Schließlich liegen auch Abschiebungshindernisse im Sinne von § 60 Abs. 7 AufenthG nicht vor. § 60 Abs. 7 Satz 1 AufenthG hindert die Abschiebung nicht, da diese Regelung von § 60 Abs. 7 Satz 3 AufenthG verdrängt wird (vgl. zum Verhältnis von § 53 Abs. 6 Satz 1 zu Satz 2 AuslG etwa BVerwG vom 17.10.1995 - BVerwGE 99, 324; vom 17.12.1996 NVwZ-RR 1997, 740; vom 29.11.1997 - NVwZ 1998, 524 = DVBl 1998, 284; BayVGH vom 09.11.2004 - 15 ZB 04.30650).
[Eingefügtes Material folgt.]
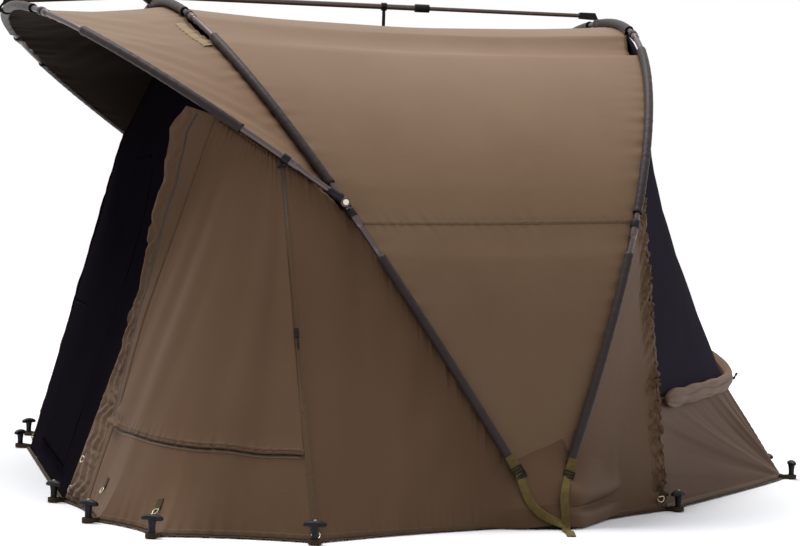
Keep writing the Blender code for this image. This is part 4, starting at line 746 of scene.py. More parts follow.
def hem_line(corners, knots, where, bow):
    """The hem on the ground: straight runs between corners, each drawn inwards by a parabola."""
    points = between_points(where, knots, corners)
    run = np.clip(np.searchsorted(knots, where, side="right") - 1, 0, len(knots) - 2)
    first, last = np.asarray(knots, float)[run], np.asarray(knots, float)[run + 1]
    share = (where - first) / (last - first)
    along = corners[run + 1] - corners[run]
    side = unit(np.stack([-along[:, 1], along[:, 0]], 1))
    middle = (corners[run + 1] + corners[run]) / 2 - np.array((0.0, HUB_Y))
    side *= -np.sign(np.sum(side * middle, axis=1, keepdims=True))
    points = points + side * (bow * 4 * share * (1 - share))[:, None]
    return np.concatenate([points, np.full((len(where), 1), GROUND_CLEAR)], 1)


def wall_edges(where):
    """The wall's top and bottom edges on the +X side; where runs from 0 at the door to its end."""
    bottom = hem_line(HEM_CORNERS, HEM_KNOTS, where, HEM_BOW)
    door, seam = DOOR_PLACE * PEAK["half"], SEAM_PLACE * PEAK["half"]
    gap = SWIVEL_CLOTH_GAP
    peak = np.interp(where, (0, 8, 9, 10), (door, seam, (seam + gap) / 2, gap))
    front = np.interp(where, (11, WALL_END), (SWIVEL - gap / 2, TIP))
    drop = np.interp(where, (11, 12), (0.008, 0.0))
    high = edge_of(PEAK, peak, bottom)
    low = edge_of(FRONT, front, bottom, drop)
    mix = np.clip(where - 10.0, 0.0, 1.0)[:, None]
    return high * (1 - mix) + low * mix, bottom


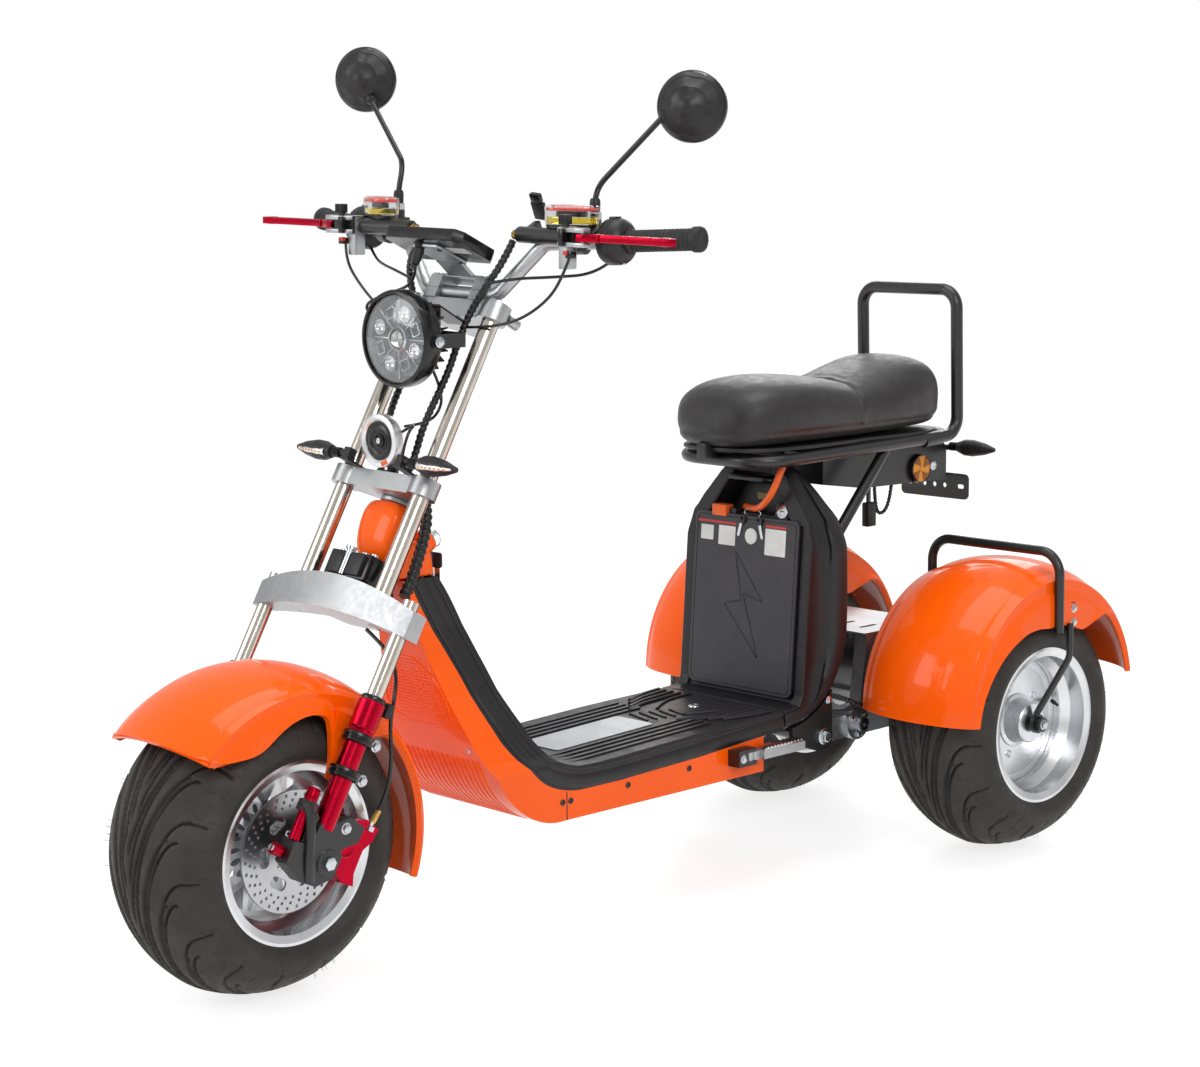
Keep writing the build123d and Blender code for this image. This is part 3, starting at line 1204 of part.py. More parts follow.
# ============================================================ export
steered = {
    "front_rim": front_rim, "front_tyre": front_tyre, "brake_disc": brake_disc, "lower_plate": lower_plate,
    "fork_tubes": fork_tubes, "mid_bridge": mid_bridge, "top_yoke": top_yoke, "fork_sliders": fork_sliders,
    "leg_castings": leg_castings, "brake_caliper": brake_caliper, "front_fender": front_fender,
    "fender_clamps": fender_clamps, "headlight": headlight, "headlight_lens": headlight_lens, "horn": horn,
    "front_indicators": front_indicators, "handlebar": handlebar, "bar_clamps": bar_clamps,
    "display": display, "grips": grips, "switch_housings": switch_housings,
    "master_cylinders": master_cylinders, "fluid_cups": fluid_cups, "brake_levers": brake_levers,
    "mirrors": mirrors, "mirror_glass": mirror_glass, "wiring_looms": wiring_looms, "brake_hose": brake_hose,
}
pieces = {name: builder.part.rotate(STEM, PARKED_STEER) for name, builder in steered.items()}
chassis = {
    "main_frame": main_frame, "head_cover": head_cover, "belly_panel": belly_panel, "footboard": footboard,
    "floor_insert": floor_insert, "battery_housing": battery_housing, "battery_pack": battery_pack,
    "battery_lead": battery_lead, "seat_frame": seat_frame, "seat": seat, "tail_bracket": tail_bracket,
    "rear_indicators": rear_indicators, "reflectors": reflectors, "peg_brackets": peg_brackets,
    "rear_subframe": rear_subframe, "rear_axle": rear_axle, "drive_motor": drive_motor,
    "fender_guards": fender_guards,
}
pieces.update({name: builder.part for name, builder in chassis.items()})
pieces.update(rear_wheels)
pieces.update(foot_pegs)
pieces.update(fenders)
for name, piece in pieces.items():
    piece.label = name
    export_step(piece, f"parts/{name}.step")
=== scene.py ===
"""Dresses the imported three-wheeled electric chopper scooter: tyres, trim, controls, fabric and finishes."""

import json
from math import asin, atan2, cos, exp, hypot, pi, radians, sin, tau

import bmesh
import bpy
import numpy as np
from bpy.props import FloatProperty, FloatVectorProperty, IntProperty, PointerProperty
from mathutils import Matrix, Vector
from mathutils.bvhtree import BVHTree


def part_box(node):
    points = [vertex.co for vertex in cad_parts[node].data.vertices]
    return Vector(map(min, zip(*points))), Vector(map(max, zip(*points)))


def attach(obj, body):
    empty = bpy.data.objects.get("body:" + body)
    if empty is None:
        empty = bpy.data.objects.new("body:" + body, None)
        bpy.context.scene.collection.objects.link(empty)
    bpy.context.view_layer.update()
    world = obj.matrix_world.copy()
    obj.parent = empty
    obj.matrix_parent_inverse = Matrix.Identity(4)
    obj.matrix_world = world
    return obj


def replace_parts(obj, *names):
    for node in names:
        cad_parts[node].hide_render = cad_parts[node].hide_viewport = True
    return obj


bl_info = {
    "name": "Electric chopper scooter",
    "version": (1, 0, 0),
    "blender": (4, 5, 0),
    "location": "3D View > Sidebar > Scooter",
    "description": "Tyres, trim, controls, seat cover and finishes of a three-wheeled chopper scooter",
    "category": "Object",
}

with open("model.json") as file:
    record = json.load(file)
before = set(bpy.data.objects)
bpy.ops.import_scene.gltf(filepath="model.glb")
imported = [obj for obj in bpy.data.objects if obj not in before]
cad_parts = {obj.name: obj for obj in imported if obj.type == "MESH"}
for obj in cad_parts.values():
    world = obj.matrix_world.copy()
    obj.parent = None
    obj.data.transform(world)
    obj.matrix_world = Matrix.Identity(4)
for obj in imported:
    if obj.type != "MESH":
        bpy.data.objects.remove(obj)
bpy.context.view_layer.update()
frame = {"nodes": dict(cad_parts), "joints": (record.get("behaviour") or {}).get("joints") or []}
BOXES = {name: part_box(name) for name in frame["nodes"]}
MM = 0.001

# ------------------------------------------------------------------ places taken from the frame
JOINTS = {joint["name"]: joint for joint in frame["joints"]}
stem = JOINTS["steering_turn"]
STEM_AXIS = Vector(stem["axis"]).normalized()
STEM_POINT = Vector(stem["pos_m"])
RAKE = asin(-STEM_AXIS.x)
PARKED = radians(-sum(stem["range_deg"]) / 2)
PARK = (
    Matrix.Translation(STEM_POINT) @ Matrix.Rotation(PARKED, 4, STEM_AXIS) @ Matrix.Translation(-STEM_POINT)
)
FRONT_AXLE = PARK.inverted() @ Vector(JOINTS["front_wheel_spin"]["pos_m"])
FORE = Vector((cos(RAKE), 0, sin(RAKE)))
ALONG = Vector((-sin(RAKE), 0, cos(RAKE)))
LEFT = Vector((0, 1, 0))
AHEAD = Vector((1, 0, 0))
UP = Vector((0, 0, 1))
REAR_AXLE = {side: Vector(JOINTS[f"rear_wheel_{side}_spin"]["pos_m"]) for side in ("left", "right")}
SIDES = (("left", 1), ("right", -1))
FORK_AHEAD = 22.5 * MM
FORK_ORIGIN = FRONT_AXLE + FORE * FORK_AHEAD


def fork_at(fore, y, height):
    """A point ahead of the fork tubes' plane, to the left and up along the fork, in mm, straight ahead."""
    return FORK_ORIGIN + (FORE * fore + LEFT * y + ALONG * height) * MM


def at(x, y, z):
    """A place or a step in the frame, from mm."""
    return Vector((x, y, z)) * MM


def shift(x, y, z):
    """A move as a matrix, from mm."""
    return Matrix.Translation((x * MM, y * MM, z * MM))


def spin(angle):
    """A turn about local Z."""
    return Matrix.Rotation(angle, 4, "Z")


# ------------------------------------------------------------------ user settings
def colour_setting(name, description, shade):
    """A colour property with its default from an sRGB hex value."""
    return FloatVectorProperty(
        name=name, description=description, subtype="COLOR", size=3, min=0, max=1, default=linear(shade))


def linear(shade):
    """Linear RGB of an sRGB hex value."""
    parts = [int(shade[i : i + 2], 16) / 255 for i in (1, 3, 5)]
    return tuple(c / 12.92 if c <= 0.04045 else ((c + 0.055) / 1.055) ** 2.4 for c in parts)


class ScooterFinish(bpy.types.PropertyGroup):
    """Colours of the scooter's main finishes."""

    body: colour_setting("Body", "Gloss colour of the fenders, the belly and the neck", "#FF5D00")
    anodised: colour_setting(
        "Anodised parts", "Colour of the fork sliders, the caliper and the levers", "#B60E2B"
    )
    moulding: colour_setting("Mouldings", "Colour of the footboard and the battery housing", "#19171A")
    cover: colour_setting("Seat cover", "Colour of the seat's vinyl", "#1E1B1D")


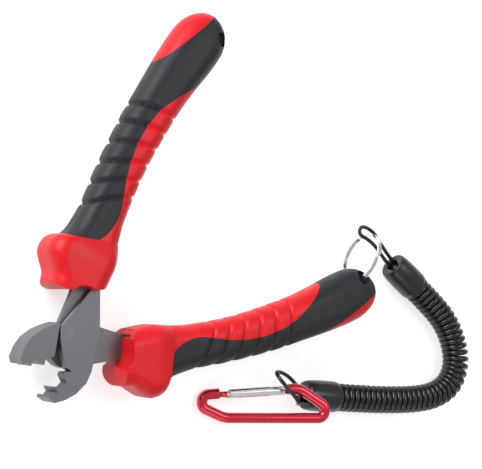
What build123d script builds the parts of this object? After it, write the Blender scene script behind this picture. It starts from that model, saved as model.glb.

Das Bayerische Staatsministerium des Innern hat im Erlasswege mit Rundschreiben vom 18. Dezember 2003 Nr. IA2-2084.20-13 zur "ausländerrechtlichen Behandlung irakischer Staatsangehöriger" verfügt, dass irakische Staatsangehörige, die Nicht-Straftäter oder unter Sicherheitsaspekten vordringlich abzuschieben sind, nicht abgeschoben werden bzw. der genannte Personenkreis eine (auf sechs Monate befristete) Duldung erhält und dass auslaufende Duldungen bis auf weiteres um sechs Monate zu verlängern sind. Straftäter erhalten nach den genannten Weisungen dagegen nur auf drei Monate befristete Duldungen, die ggf. zu verlängern sind; diese Duldungen werden zudem unter der auflösenden Bedingung erteilt, die das Erlöschen der Duldung vorsieht, sobald eine Rückführung in den Irak möglich ist. Die Konferenz der Länderinnenminister hat wiederholt (zuletzt am 16./17. November 2006) die Einschätzung des Bundes geteilt, dass ein Beginn von zwangsweisen Rückführungen in den Irak jedenfalls von solchen Personen, die in der Bundesrepublik Deutschland nicht straffällig geworden sind, nicht möglich ist. Dementsprechend wurde auch in Bayern die Abschiebung irakischer Staatsangehöriger (weiterhin) ausgesetzt (vgl. Schreiben des Bayer. Staatsministeriums des Innern vom 30. April 2004 und vom 10. Februar 2005). Das Gericht geht unter Zugrundelegung der ständigen Rechtsprechung des BayVGH (vgl. z. B. BayVGH vom 05.07.2004 - 23 B 04.30174; vom 09.09.2004 - 15 ZB 04.30699; vom 07.10.2004 - 13a ZB 04.30844; vom 14.10.2004 - 13a ZB 04.30842; vom 30.05.2005 - 23 B 05.30232, 23 B 05.30151, 23 B 05.30185 u.a.; ebenso für die Erlasslage in Baden-Württemberg: VGH Mannheim vom 16.09.2004 - A 2 S 471/02) davon aus, dass diese Weisungen des Bayerischen Staatsministeriums des Innern Anordnungen im Sinne von § 60a Abs. 1 Satz 1 AufenthG darstellen. Hierdurch ist eine Erlasslage geschaffen worden, die den Anforderungen des § 60a Abs. 1 Satz 1 AufenthG entspricht, weil sie dem betroffenen Ausländer derzeit einen wirksamen Schutz vor Abschiebung vermittelt.